◆ **Problem to solve**: Please return the full listing below without altering anything.

╭─ Collected material

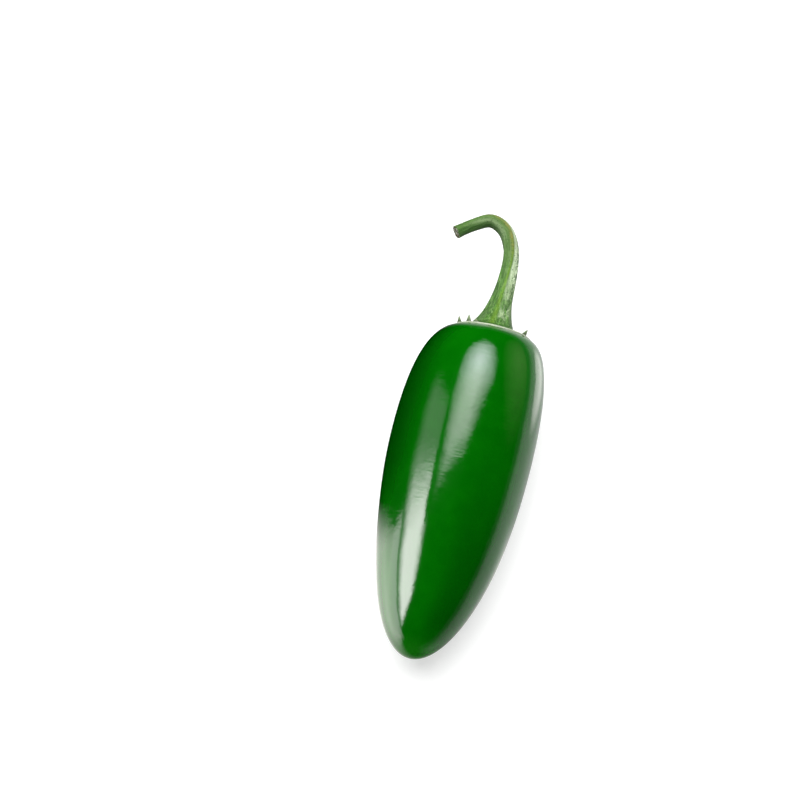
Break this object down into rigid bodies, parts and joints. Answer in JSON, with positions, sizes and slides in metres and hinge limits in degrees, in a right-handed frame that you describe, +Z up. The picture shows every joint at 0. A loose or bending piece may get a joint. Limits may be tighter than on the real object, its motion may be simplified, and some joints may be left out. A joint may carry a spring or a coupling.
{
  "type": "chilli pepper",
  "caption": "Blunt green chilli pepper lying on its side, with a thin toothed calyx and a hooked, ridged stem.",
  "frame": {"origin": "middle of the small flat spot on the belly that the fruit lies on", "axes": "+Y along the lying fruit from its blunt tip towards the stem, +Z up, +X to the right seen from above with the tip towards the viewer; the stem hooks towards -X"},
  "size_m": [0.0319, 0.101, 0.0323],
  "materials": {
    "pod_skin": "glossy waxy skin",
    "calyx": "matte",
    "stem": "matte, fibrous"
  },
  "bodies": {
    "root": {"pod": "pod_skin", "calyx": "calyx", "stem": "stem"}
  },
  "joints": []
}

╰─

◆ **Exercise result**:
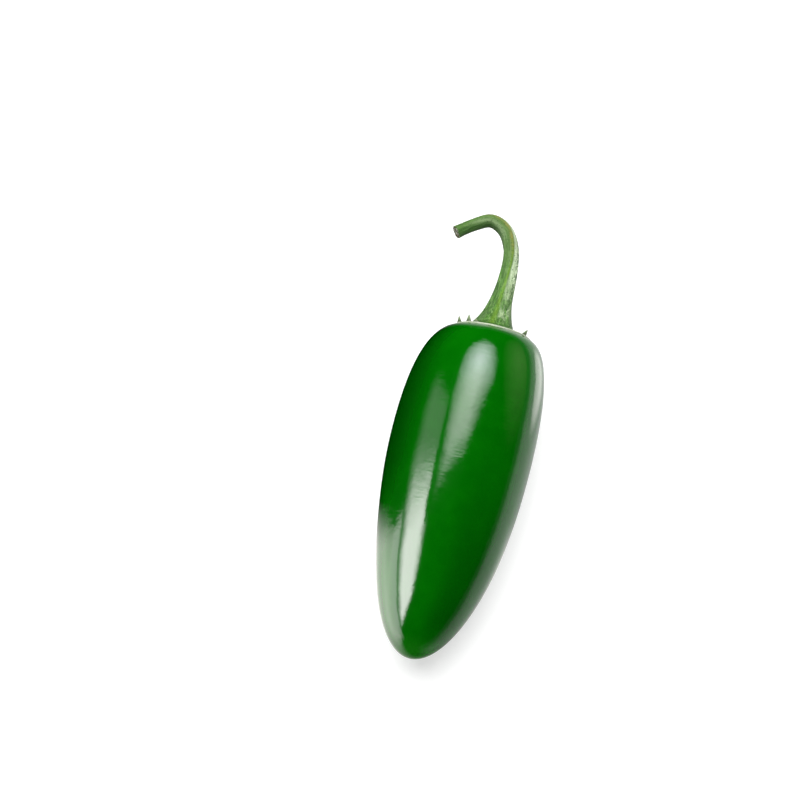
Break this object down into rigid bodies, parts and joints. Answer in JSON, with positions, sizes and slides in metres and hinge limits in degrees, in a right-handed frame that you describe, +Z up. The picture shows every joint at 0. A loose or bending piece may get a joint. Limits may be tighter than on the real object, its motion may be simplified, and some joints may be left out. A joint may carry a spring or a coupling.
{
  "type": "chilli pepper",
  "caption": "Blunt green chilli pepper lying on its side, with a thin toothed calyx and a hooked, ridged stem.",
  "frame": {"origin": "middle of the small flat spot on the belly that the fruit lies on", "axes": "+Y along the lying fruit from its blunt tip towards the stem, +Z up, +X to the right seen from above with the tip towards the viewer; the stem hooks towards -X"},
  "size_m": [0.0319, 0.101, 0.0323],
  "materials": {
    "pod_skin": "glossy waxy skin",
    "calyx": "matte",
    "stem": "matte, fibrous"
  },
  "bodies": {
    "root": {"pod": "pod_skin", "calyx": "calyx", "stem": "stem"}
  },
  "joints": []
}